I dream in color. I remember most of a dream, especially the taste and emotion. I miss dreaming. Don't get me wrong, I still dream. However, most are less focused, and in the morning a fog of memory.
I miss a pill. I have a vivid dream. It is bad to miss one. Maybe. Sometimes I fall asleep with G. Or I am so tired I just fall into bed. Most nights tho I do take the pill. I sleep a deep, usually dreamless night. The residue is faint; I know it's cerebral and waiting to be pulled out.
The pill regulates serotonin. Helps me sleep instead of anxiously riding out the night, and sometimes, morning. I am thankful for this low dose of regulation, it could be higher, or more pills. In my family more pills is a possibility.

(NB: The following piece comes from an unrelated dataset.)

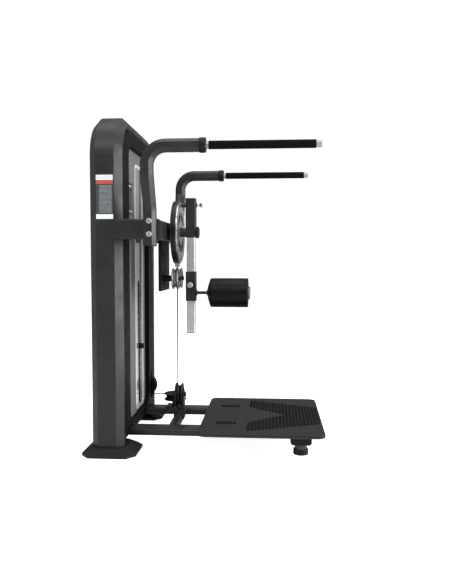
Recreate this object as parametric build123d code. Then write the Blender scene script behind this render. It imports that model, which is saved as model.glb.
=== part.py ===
from build123d import *
import math
import os

# Standing hip machine: a weight tower on the left, a low base with a standing platform on
# the right, and between them a swinging arm whose drive wheel lifts the stack by a cable.
# Frame: +Z up, +X from the tower to the platform, origin on the floor under the middle.
# All sizes are millimetres.

# ---- driving dimensions -------------------------------------------------------------
TOWER_HEIGHT = 1517.0
TOWER_HALF_WIDTH = 398.0      # outer face of each leg from the middle
TOWER_MID_X = -428.0          # middle of the tower from front to back
TOWER_DEPTH = 144.0
TOWER_CORNER = 190.0          # outer radius of the two top corners
LEG_THICKNESS = 50.0
LEG_BEVEL = 30.0
LEG_LIP = 6.0                 # small bevel on the inner edges of the leg
LEG_WALL = 3.0
LEG_BOTTOM = 36.0

BASE_TUBE_WIDTH = 94.0        # flat oval base tubes
BASE_TUBE_HEIGHT = 34.5
BASE_TUBE_ROUND = 12.0
BASE_TUBE_TOP = 83.5
BASE_TUBE_WALL = 3.0
RAIL_Y = 201.0
CROSS_MEMBER_WIDTH = 40.0
FOOT_PAD_HEIGHT = 26.0

PLATFORM_LEFT = -33.0
PLATFORM_RIGHT = 541.0
PLATFORM_HALF_WIDTH = 370.0
PLATFORM_CORNER = 40.0
PLATFORM_PLATE = 8.0
PLATFORM_MAT = 5.4

BEAM_Z = 1003.0               # middle of the upper beams and height of the pivot
BEAM_HEIGHT = 88.0
BEAM_WIDTH = 50.0
BEAM_ROUND = 7.0
BEAM_WALL = 3.0
BEAM_FRONT = -196.0           # front face of the upper cross beam

HANDLE_X = -223.0
HANDLE_FOOT = 71.0            # the handle's foot below the pivot
HANDLE_STRAIGHT = 77.0        # end of its straight stretch above the pivot
HANDLE_FLARE = 227.0          # where it is vertical again, above the pivot
HANDLE_RISE = 340.5           # grips above the pivot
HANDLE_SPREAD = 64.0          # grips outside the handle's foot
HANDLE_BOLT_LOW = 24.0        # bolts below and above the pivot
HANDLE_BOLT_HIGH = 32.0
HANDLE_TUBE = 54.0
HANDLE_BEVEL = 15.0
HANDLE_WALL = 3.0
HANDLE_BEND = 80.0
HANDLE_END = -3.0
GRIP_START = 37.0
GRIP_END = 478.0
GRIP_DIAMETER = 35.5
BAR_DIAMETER = 30.0
BAR_TIP = 24.0
COLLAR_DIAMETER = 63.4
COLLAR_LENGTH = 29.0

SHAFT_DIAMETER = 25.0
BEARING_WALL = 11.0           # radial size of a wheel bearing
BEARING_WIDTH = 12.0
BUSH_WALL = 3.0
SHAFT_CLEARANCE = 0.05        # radial clearance of bearings and bushes on the shaft
CABLE_X = -169.0              # plane of the wheel and of the cable in front of the tower
CABLE_DIAMETER = 6.0
WHEEL_RADIUS = 154.0
WHEEL_THICKNESS = 25.0
WHEEL_HUB_RADIUS = 30.0
WHEEL_GROOVE_DEPTH = 7.0
INDEX_RADIUS = 135.0          # circle of index holes
INDEX_HOLES = 24
INDEX_PLATE_RADIUS = 147.0
INDEX_PLATE_THICKNESS = 6.0

ARM_X = -100.0                # middle of the swinging arm
SLEEVE_SIZE = 50.0
SLEEVE_RISE = 168.0           # sleeve above and below the pivot
SLEEVE_DROP = 25.0
SLEEVE_WALL = 4.0
BOSS_DIAMETER = 44.5
ARM_TUBE_SIZE = 40.0
ARM_TUBE_WALL = 3.0
ARM_TUBE_DROP = 496.0         # tube below and above the pivot
ARM_TUBE_RISE = 115.0
CARRIAGE_SIZE = 50.0
CARRIAGE_DROP = 338.0         # carriage's lower end below the pivot
CARRIAGE_HEIGHT = 145.0
CLAMP_KNOB_DROP = 258.0
CARRIAGE_WALL = 2.5
KNOB_SCREW = 8.0
DRAIN_HOLE = 5.0

ROLLER_DROP = 298.0
ROLLER_LEFT = -16.0
ROLLER_LENGTH = 200.0
ROLLER_DIAMETER = 145.5
ROLLER_SHOULDER = 14.0
ROLLER_CORNER = 4.0
AXLE_DIAMETER = 16.0

PULLEY_PITCH = 50.0           # radius of the cable on the three big pulleys of the base
PULLEY_RIM = 10.0             # rim outside the cable's middle
PULLEY_WIDTH = 36.0
GUIDE_RADIUS = 51.0
GUIDE_WIDTH = 30.0
GUIDE_Y = 54.0
GUIDE_DROP = 227.0            # guide pulleys below the pivot
TOP_PULLEY_PITCH = 40.0
TOP_PULLEY_RIM = 8.0
TOP_PULLEY_WIDTH = 26.0
TOP_PULLEY_DROP = 78.0        # top pulleys below the tower's roof
PULLEY_BOLT = 12.0
RUN_CLEARANCE = 0.15          # radial clearance of a wheel on its bolt
LOW_CABLE_Z = 131.0           # height of the level run near the floor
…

But I digress. Family another time. Dreams, with or without, now. Tonight I want to dream. See the world in a different reality. My reality in my head. Is that the real world? The waking world a dream? Certainly the Aborigines of Australia understand that world view. If that's so, am I just stuck in a dream world with no way to get back?
I'll tell you something though. I do wake-up with a song in my head most days. Some songs I dislike so much I find it unimaginable I am singing it. Today, no song. Day before, "and so castles made of sand fall in the sea eventually."
Tonight will be yet another episode of my brain and the serotonin balance. Hmmm, will I wake with or without dreams?